“‘De verliezers van #CharlieHebdo’
Wat vooral pijn doet is de voorspelbaarheid. Dat er mensen zijn die onmiddellijk kunnen zeggen dat de grootste slachtoffers van zo’n aanslag de moslims zijn, en hoewel je denkt 'kom, neen, we zijn beter dan dat', daar heb je het meteen: de moskeeën die aangevallen worden, de moslims die op straat worden neergeschoten, de haatberichten overal, in het openbaar, bij klaar daglicht. Die vreselijke voorspelling wordt zo toch bevestigd. Dat doet pijn.
Maar wat betekent die zo hard ingeburgerde vanzelfsprekendheid ‘de grootste verliezers zijn de moslims’?
Ook verwoord als ‘dit besmeurt vooral de reputatie van de moslims’ of als ‘het is een minderheid die het verpest voor de hele gemeenschap’? Ook verwoord als ‘de ene Mohammed verpest het voor de andere Mohammed’?
Het idee dat een minderheid een hele gemeenschap in slecht daglicht kan stellen is aangstaanjagend populair in onze samenleving. Als de grootste politici van het land zulke uitdrukkingen openlijk mogen herhalen zonder enige gevolgen, dan mogen we gerust zeggen dat het gebruik van die zinnen binnen de grenzen van het aanvaardbare blijft.
Zinnen die ons bevrijden van elke verantwoordelijkheid in het proces van stigmatisering van anderen, alsof de persoon die conclusies trekt over de ene Mohammed op basis van zijn ervaring met een andere Mohammed, niks had misdaan. Het is hún schuld, onschuldig of niet.
Dit maakt meteen een ander begrip mogelijk, de nood aan distantiëring. Enkel van toepassing voor de andere, uiteraard.
De kwintessens van het racisme
‘Hoe kan een moslim die nooit een kalasjnikov in zijn hand heeft gehad het respect van mensen verliezen zonder instemming?’
Het zijn bijzonder donkere dagen. Al een aantal weken worden moskeeën in brand gestoken en wordt er openlijk betoogd tegen één specifieke bevolkingsgroep. Er zijn ook antwoorden: Duitsland én Zweden reageren met klem en uitgedoofde lichten op het populistische simplisme van Pegida en de brandstichting van gebedshuizen.
Maar niemand eist die distantiëring. Net zoals er in België niet geëist wordt dat men zich distantieert van wat er in Duitsland of Zweden gebeurt. Moslims worden integendeel wél verwacht, zelfs uitgedaagd om afstand te nemen van buitenlandse zaken waar ze niks mee te maken hebben. En er is zelfs opluchting - ‘gelukkig’ zei de burgemeester - als die distantiëring komt. En daar staan we te weinig bij stil.

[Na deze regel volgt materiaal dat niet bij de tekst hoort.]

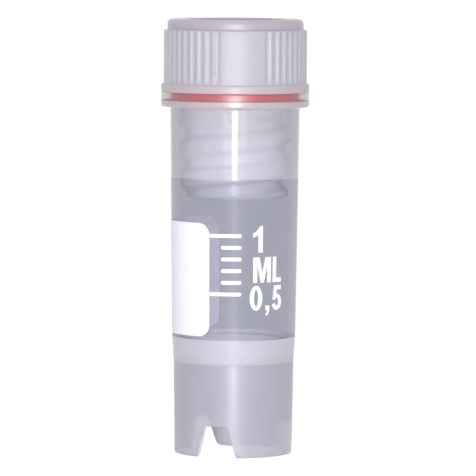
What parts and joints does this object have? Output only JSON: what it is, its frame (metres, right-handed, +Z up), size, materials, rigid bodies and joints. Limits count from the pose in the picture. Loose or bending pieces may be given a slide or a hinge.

Racisme heeft al lang niet uitsluitend met ras te maken. Racisme is veralgemenen op basis van groepskenmerken. Als één zin de kwintessens van het racisme kan samenvatten, dan is het de volgende: ‘het is een minderheid die het verpest voor de hele gemeenschap’.
Wie de zin in de mond neemt geeft toe dat het idee van een hele gemeenschap, een massa mensen over wie hij of zij niets weet, bepaald wordt door het gedrag van een minderheid ervan, met wie ik een onaangename ervaring heb of over wie ik in de media heb gehoord.
En toch herhalen we die zin, voortdurend, op verschillende manieren. ‘De moslims zijn de grote verliezers in deze kwestie’. Wat ze verliezen is natuurlijk ons respect. Maar waarom? Hoe kan een moslim die nooit een kalasjnikov in zijn hand heeft gehad het respect van mensen verliezen zonder instemming?
‘Dit besmeurt vooral de reputatie van de moslims’. Waarom? Hoe kan de “reputatie” van een groep mensen geschaad worden door daden waar ze niks mee te maken hebben, behalve dankzij mijn medewerking aan dat imagoverlies?
‘De ene Mohammed verpest het voor de andere Mohammed’. Hoe is dat nu mogelijk? Sinds wanneer mag iemand boeten voor andermans misdrijven?
Een beslissing
‘Veralgemenen is een keuze.’
We moeten dringend beseffen dat veralgemenen een keuze is, geen op zichzelf staand fenomeen. Moslims zullen verliezen enkel en alleen als we beslissen conclusies over moslims te trekken. “Hun” reputatie zal enkel geschaad worden door onze beslissing om het beeld dat we van “hen” hebben te verlagen.
Het is niet een minderheid die het verpest voor een hele groep. Wij beslissen het te verpesten voor een hele groep ten gevolge van het gedrag van een minderheid. Of niet.